What you will do | Return exactly the listing's lines, from its first line to the line holding "record's material slots", ends included.

Collected data |
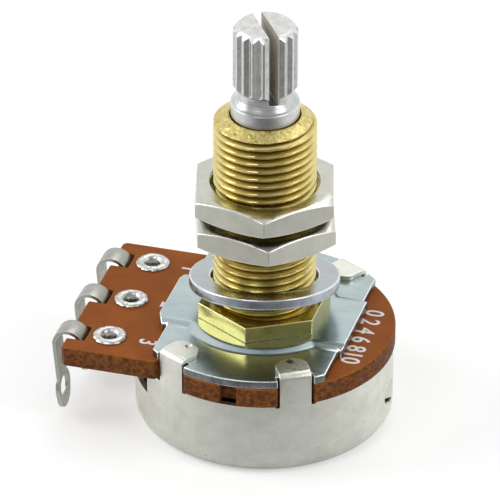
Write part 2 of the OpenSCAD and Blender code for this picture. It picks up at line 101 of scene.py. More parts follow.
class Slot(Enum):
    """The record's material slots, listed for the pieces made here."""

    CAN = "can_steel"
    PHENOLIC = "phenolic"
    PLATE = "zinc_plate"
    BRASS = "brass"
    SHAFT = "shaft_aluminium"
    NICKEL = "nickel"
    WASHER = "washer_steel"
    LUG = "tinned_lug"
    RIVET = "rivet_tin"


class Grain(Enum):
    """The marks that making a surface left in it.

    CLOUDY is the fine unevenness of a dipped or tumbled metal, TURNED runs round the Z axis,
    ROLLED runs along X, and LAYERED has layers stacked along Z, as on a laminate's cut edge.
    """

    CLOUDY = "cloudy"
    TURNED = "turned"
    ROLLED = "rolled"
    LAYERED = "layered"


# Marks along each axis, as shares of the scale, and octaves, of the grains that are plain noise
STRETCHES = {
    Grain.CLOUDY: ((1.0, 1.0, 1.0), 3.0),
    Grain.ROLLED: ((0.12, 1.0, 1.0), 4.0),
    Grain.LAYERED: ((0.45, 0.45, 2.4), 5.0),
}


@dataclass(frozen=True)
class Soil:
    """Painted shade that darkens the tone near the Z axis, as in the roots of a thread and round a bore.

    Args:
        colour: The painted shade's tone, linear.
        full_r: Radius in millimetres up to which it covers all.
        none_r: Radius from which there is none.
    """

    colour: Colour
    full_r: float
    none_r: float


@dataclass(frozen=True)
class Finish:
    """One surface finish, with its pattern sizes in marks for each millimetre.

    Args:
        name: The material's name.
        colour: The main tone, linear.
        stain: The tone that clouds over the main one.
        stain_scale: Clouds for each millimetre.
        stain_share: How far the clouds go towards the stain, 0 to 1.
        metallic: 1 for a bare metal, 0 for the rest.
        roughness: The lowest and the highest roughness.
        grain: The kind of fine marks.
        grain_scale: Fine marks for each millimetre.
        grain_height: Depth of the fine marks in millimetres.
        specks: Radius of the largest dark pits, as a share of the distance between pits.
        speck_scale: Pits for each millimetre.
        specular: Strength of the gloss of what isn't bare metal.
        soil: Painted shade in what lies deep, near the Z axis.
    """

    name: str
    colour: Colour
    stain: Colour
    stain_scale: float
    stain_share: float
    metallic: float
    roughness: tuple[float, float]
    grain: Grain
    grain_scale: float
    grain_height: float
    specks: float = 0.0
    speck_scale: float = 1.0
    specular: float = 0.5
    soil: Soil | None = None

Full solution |
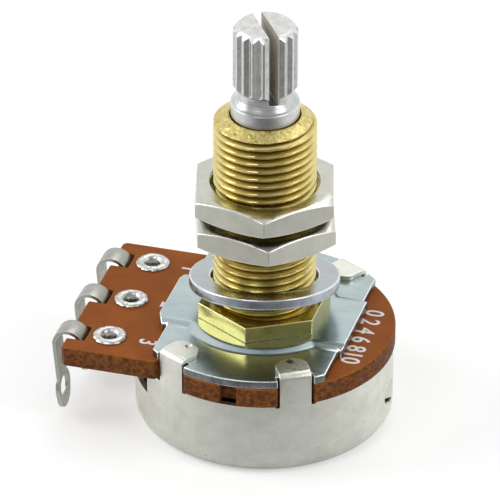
Write part 2 of the OpenSCAD and Blender code for this picture. It picks up at line 101 of scene.py. More parts follow.
class Slot(Enum):
    """The record's material slots, listed for the pieces made here."""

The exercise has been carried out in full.